If true, this means that the apparent rapid jump to four- and five-bladed razors is anomolous and the result of regulation, and curves fit to this data point will be misleading. Therefore, we may hope for a return to a more natural - and sedate - pace of razor development, perhaps giving us another hundred years before the 14-bladed razor changes all our lives as only it can.
Alternately, if the rapture does arrive in the form of giant exploding razors, it will clearly be the fault of governmental regulation, hereby fulfilling a major bugaboo of those who fervently anticipate the rapture's arrival.
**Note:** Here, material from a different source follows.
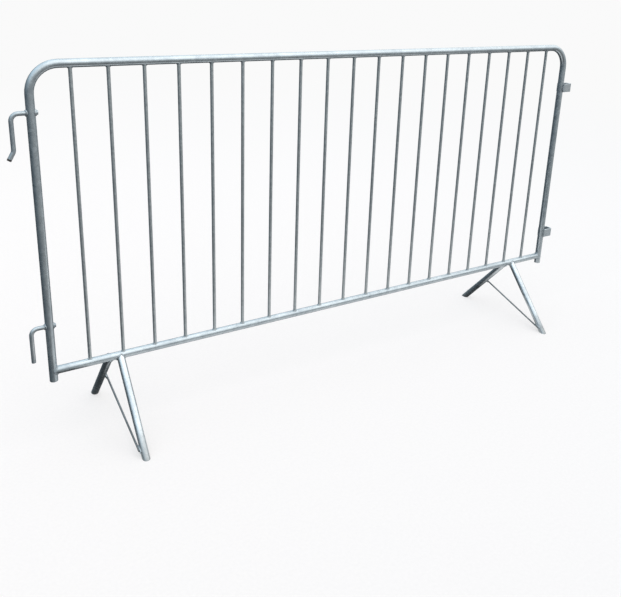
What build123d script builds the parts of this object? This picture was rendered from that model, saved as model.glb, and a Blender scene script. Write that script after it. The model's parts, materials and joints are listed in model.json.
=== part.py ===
from build123d import *
import math
import os

os.makedirs("parts", exist_ok=True)

# Fixed leg crowd control barrier, welded from steel tube, rod and strap.
# Millimetres. The origin is on the ground under the middle of the panel: X runs along the
# panel from the hook end (-X) to the eye end (+X), Y runs across it and Z is up.

# Driving dimensions
overall_length = 2000.0
overall_height = 1100.0
frame_diameter = 23.0
frame_wall = 1.5
corner_radius = 75.0
post_foot_height = 198.0
bottom_rail_height = 229.0

bar_count = 19
bar_pitch = 98.2
bar_diameter = 10.0

leg_centre = 812.0
leg_stagger = 33.0
leg_spread = 204.0
tie_rod_diameter = 6.0

hook_diameter = 12.0
hook_reach = 49.0
hook_bend_radius = 19.0
hook_stub = 6.0
upper_hook_height = 967.0
upper_hook_drop = 96.0
upper_hook_kick = 27.0
upper_hook_kick_angle = 30.0
lower_hook_height = 369.0
lower_hook_drop = 101.0

eye_strap_thickness = 5.0
eye_strap_width = 32.0
eye_reach = 46.0
eye_bend_radius = 3.0
upper_eye_height = 934.0
lower_eye_height = 332.0

# Rounding of the sheared rod ends and of the strap's long edges
cut_edge_radius = 0.8

# Clearance left at every welded joint, so that touching solids never overlap
joint_gap = 0.03

# Derived positions
frame_radius = frame_diameter / 2
post_x = overall_length / 2 - frame_radius
top_rail_height = overall_height - frame_radius
cope_radius = frame_radius + joint_gap

# Perimeter frame: one tube bent into an inverted U, both ends cut square and left open,
# with the two cross holes in the hook end post that take the hook rods
with BuildPart() as perimeter_frame:
    with BuildLine(Plane.XZ):
        FilletPolyline(
            (-post_x, post_foot_height),
            (-post_x, top_rail_height),
            (post_x, top_rail_height),
            (post_x, post_foot_height),
            radius=corner_radius,
        )
    with BuildSketch(Plane.XY.offset(post_foot_height)):
        with Locations((-post_x, 0)):
            Circle(frame_radius)
            Circle(frame_radius - frame_wall, mode=Mode.SUBTRACT)
    sweep()
    with Locations(
        Location((-post_x, 0, upper_hook_height), (0, 90, 0)),
        Location((-post_x, 0, lower_hook_height), (0, 90, 0)),
    ):
        Cylinder(hook_diameter / 2 + joint_gap, 2 * frame_diameter, mode=Mode.SUBTRACT)
perimeter_frame.part.label = "perimeter_frame"
export_step(perimeter_frame.part, "parts/perimeter_frame.step")

# Bottom rail: straight tube coped to fit between the two posts
with BuildPart() as bottom_rail:
    with BuildSketch(Plane.YZ):
        with Locations((0, bottom_rail_height)):
            Circle(frame_radius)
            Circle(frame_radius - frame_wall, mode=Mode.SUBTRACT)
    extrude(amount=post_x, both=True)
    with Locations((-post_x, 0, bottom_rail_height), (post_x, 0, bottom_rail_height)):
        Cylinder(cope_radius, 4 * frame_diameter, mode=Mode.SUBTRACT)
bottom_rail.part.label = "bottom_rail"
export_step(bottom_rail.part, "parts/bottom_rail.step")

# Infill bars: evenly pitched round rods, coped to the two rails at their ends
for number in range(1, bar_count + 1):
    bar_x = (number - (bar_count + 1) / 2) * bar_pitch
    with BuildPart() as infill_bar:
        with BuildSketch(Plane.XY.offset(bottom_rail_height)):
            with Locations((bar_x, 0)):
                Circle(bar_diameter / 2)
        extrude(amount=top_rail_height - bottom_rail_height)
        with Locations(
            Location((bar_x, 0, bottom_rail_height), (0, 90, 0)),
            Location((bar_x, 0, top_rail_height), (0, 90, 0)),
        ):
            Cylinder(cope_radius, 4 * bar_diameter, mode=Mode.SUBTRACT)
    bar_name = f"infill_bar_{number:02d}"
    infill_bar.part.label = bar_name
    export_step(infill_bar.part, f"parts/{bar_name}.step")

# Upper hook: round rod through the post, bent down and kicked outward at its tip
hook_x = -post_x - hook_reach
hook_root_x = -post_x + frame_radius + hook_stub
kick = math.radians(upper_hook_kick_angle)
kick_start_z = upper_hook_height - upper_hook_drop
kick_tip = (
    hook_x - upper_hook_kick * math.sin(kick),
    kick_start_z - upper_hook_kick * math.cos(kick),
)
with BuildPart() as upper_hook:
    with BuildLine(Plane.XZ) as upper_hook_path:
        FilletPolyline(
            (hook_root_x, upper_hook_height),
            (hook_x, upper_hook_height),
            (hook_x, kick_start_z),
            kick_tip,
            radius=hook_bend_radius,
        )
    with BuildSketch(Plane(upper_hook_path.line @ 0, z_dir=upper_hook_path.line % 0)):
        Circle(hook_diameter / 2)
    sweep()
    fillet(upper_hook.faces().filter_by(GeomType.PLANE).edges(), radius=cut_edge_radius)
upper_hook.part.label = "upper_hook"
export_step(upper_hook.part, "parts/upper_hook.step")

# Lower hook: the same rod bent once, its end dropping straight down
with BuildPart() as lower_hook:
    with BuildLine(Plane.XZ) as lower_hook_path:
        FilletPolyline(
            (hook_root_x, lower_hook_height),
            (hook_x, lower_hook_height),
            (hook_x, lower_hook_height - lower_hook_drop),
            radius=hook_bend_radius,
        )
    with BuildSketch(Plane(lower_hook_path.line @ 0, z_dir=lower_hook_path.line % 0)):
        Circle(hook_diameter / 2)
    sweep()
    fillet(lower_hook.faces().filter_by(GeomType.PLANE).edges(), radius=cut_edge_radius)
lower_hook.part.label = "lower_hook"
export_step(lower_hook.part, "parts/lower_hook.step")

# Eyes: flat strap bent into a U whose two legs hug the front and the back of the post
strap_centre_y = frame_radius + joint_gap + eye_strap_thickness / 2
strap_end_x = post_x + eye_reach - eye_strap_thickness / 2
for eye_name, eye_height in (("upper_eye", upper_eye_height), ("lower_eye", lower_eye_height)):
    with BuildPart() as eye:
        with BuildLine(Plane.XY.offset(eye_height)):
            FilletPolyline(
                (post_x, -strap_centre_y),
                (strap_end_x, -strap_centre_y),
                (strap_end_x, strap_centre_y),
                (post_x, strap_centre_y),
                radius=eye_bend_radius + eye_strap_thickness / 2,
            )
        with BuildSketch(
            Plane((post_x, -strap_centre_y, eye_height), x_dir=(0, 0, 1), z_dir=(1, 0, 0))
        ):
            Rectangle(eye_strap_width, eye_strap_thickness)
        sweep()
        fillet(eye.faces().filter_by(Axis.Z).edges(), radius=cut_edge_radius)
    eye.part.label = eye_name
    export_step(eye.part, f"parts/{eye_name}.step")

# Legs: two straight tubes in each pair, coped under the bottom rail and cut flat at the
# ground. The front leg stands on the +X side of its pair and the back leg on the -X side.
leg_length = math.hypot(leg_spread, bottom_rail_height)
leg_positions = (
    ("left_front_leg", -leg_centre + leg_stagger / 2, -1),
    ("left_back_leg", -leg_centre - leg_stagger / 2, 1),
    ("right_front_leg", leg_centre + leg_stagger / 2, -1),
    ("right_back_leg", leg_centre - leg_stagger / 2, 1),
)
for leg_name, leg_x, side in leg_positions:
    leg_direction = (0, side * leg_spread, -bottom_rail_height)
    with BuildPart() as leg:
        with BuildSketch(Plane((leg_x, 0, bottom_rail_height), z_dir=leg_direction)):
            Circle(frame_radius)
            Circle(frame_radius - frame_wall, mode=Mode.SUBTRACT)
        extrude(amount=leg_length + 2 * frame_diameter)
        with Locations(Location((leg_x, 0, bottom_rail_height), (0, 90, 0))):
            Cylinder(cope_radius, 4 * frame_diameter, mode=Mode.SUBTRACT)
        split(bisect_by=Plane.XY, keep=Keep.TOP)
    leg.part.label = leg_name
    export_step(leg.part, f"parts/{leg_name}.step")

# Tie rods: a thin rod in the gap between the two legs of each pair, from low on the front
# leg up to mid height on the back leg, lying against the inner side of both
tie_offset = leg_stagger / 2 - frame_radius - tie_rod_diameter / 2 - joint_gap
tie_front = (-190.0, 19.0)
tie_back = (105.0, 114.0)
for tie_name, pair_x in (("left_tie_rod", -leg_centre), ("right_tie_rod", leg_centre)):
    front_end = Vector(pair_x + tie_offset, *tie_front)
    back_end = Vector(pair_x - tie_offset, *tie_back)
    with BuildPart() as tie_rod:
        with BuildSketch(Plane(front_end, z_dir=back_end - front_end)):
            Circle(tie_rod_diameter / 2)
        extrude(amount=(back_end - front_end).length)
    tie_rod.part.label = tie_name
    export_step(tie_rod.part, f"parts/{tie_name}.step")
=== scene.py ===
import json
import math
import random

import bpy
from mathutils import Euler, Matrix, Vector


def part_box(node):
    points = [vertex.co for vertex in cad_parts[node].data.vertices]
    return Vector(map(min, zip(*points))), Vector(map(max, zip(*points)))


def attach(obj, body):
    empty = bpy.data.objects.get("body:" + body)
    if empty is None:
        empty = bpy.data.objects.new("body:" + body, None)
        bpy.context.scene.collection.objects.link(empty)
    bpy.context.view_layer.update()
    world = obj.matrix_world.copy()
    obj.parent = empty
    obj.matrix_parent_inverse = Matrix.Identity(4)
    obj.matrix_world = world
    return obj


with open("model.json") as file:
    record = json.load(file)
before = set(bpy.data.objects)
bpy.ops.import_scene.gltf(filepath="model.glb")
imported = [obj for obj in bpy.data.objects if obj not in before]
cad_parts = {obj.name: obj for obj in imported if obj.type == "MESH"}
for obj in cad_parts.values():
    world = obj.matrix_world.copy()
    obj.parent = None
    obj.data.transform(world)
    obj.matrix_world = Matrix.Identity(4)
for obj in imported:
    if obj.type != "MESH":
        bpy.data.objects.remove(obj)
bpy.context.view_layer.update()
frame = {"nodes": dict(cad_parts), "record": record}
nodes = frame["nodes"]
record = frame["record"]
mount_at = {mount["name"]: Vector(mount["pos_m"]) for mount in record["mounts"]}
scene = bpy.context.scene
AXIS_X = Vector((1, 0, 0))
AXIS_Z = Vector((0, 0, 1))

# ---------------------------------------------------------------- places read from the frame
rail_low, rail_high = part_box("bottom_rail")
frame_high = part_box("perimeter_frame")[1]
tube_r = (rail_high.z - rail_low.z) / 2
bottom_z = (rail_high.z + rail_low.z) / 2
top_z = frame_high.z - tube_r
post_x = frame_high.x - tube_r

bar_names = sorted(name for name in nodes if name.startswith("infill_bar_"))
bar_low, bar_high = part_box(bar_names[0])
bar_r = (bar_high.x - bar_low.x) / 2

# The upper hook's tip is kicked outward at this angle from straight down
KICK_ANGLE = math.radians(30)
hook_low, hook_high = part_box("upper_hook")
hook_r = (hook_high.y - hook_low.y) / 2
hook_tip = (hook_low.x + hook_r * math.cos(KICK_ANGLE), 0, hook_low.z + hook_r * math.sin(KICK_ANGLE))


def centre(name):
    low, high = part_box(name)
    return (low + high) / 2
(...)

Posted by: Warren Terra | June 18, 2006 at 07:46 AM
except Twisty, who she called an incredibly tame lesbian
What makes a lesbian tame vs. wild?
Would the lesbian who was so desparate for chewing gum (I was the only one around likely to have chewing gum and I was then chewing my last piece) she was willing to (and did) open mouth kiss me (a guy: with a beard ... so I reckon I cannot add anything about razar-blade count increases except to say that when I was shaving, the only way I could get a decent shave was to go to the barber and get a real shave, i.e. with the straight blade, the lather ... you know, the works!) to get it be considered very tame or very wild? ;)
BTW -- what would the underlying model of razor-blade-count proliferation be for a hyperbolic vs. a power-law curve, or are these curves so far purely emperical results?
Posted by: DAS | June 18, 2006 at 11:27 AM
What makes a lesbian tame vs. wild?
To my limited understanding, the lesbian sex-pos feminists attack Twisty for being almost asexual and for cultivating a spinster aunt image (presumably as opposed to a more flamboyant one). You really should talk to Belledame about it rather than to me.
Posted by: Alon Levy | June 18, 2006 at 01:04 PM
Up next, The Shaving war:
By shaving their pubes, are women buying into the Patriarchy?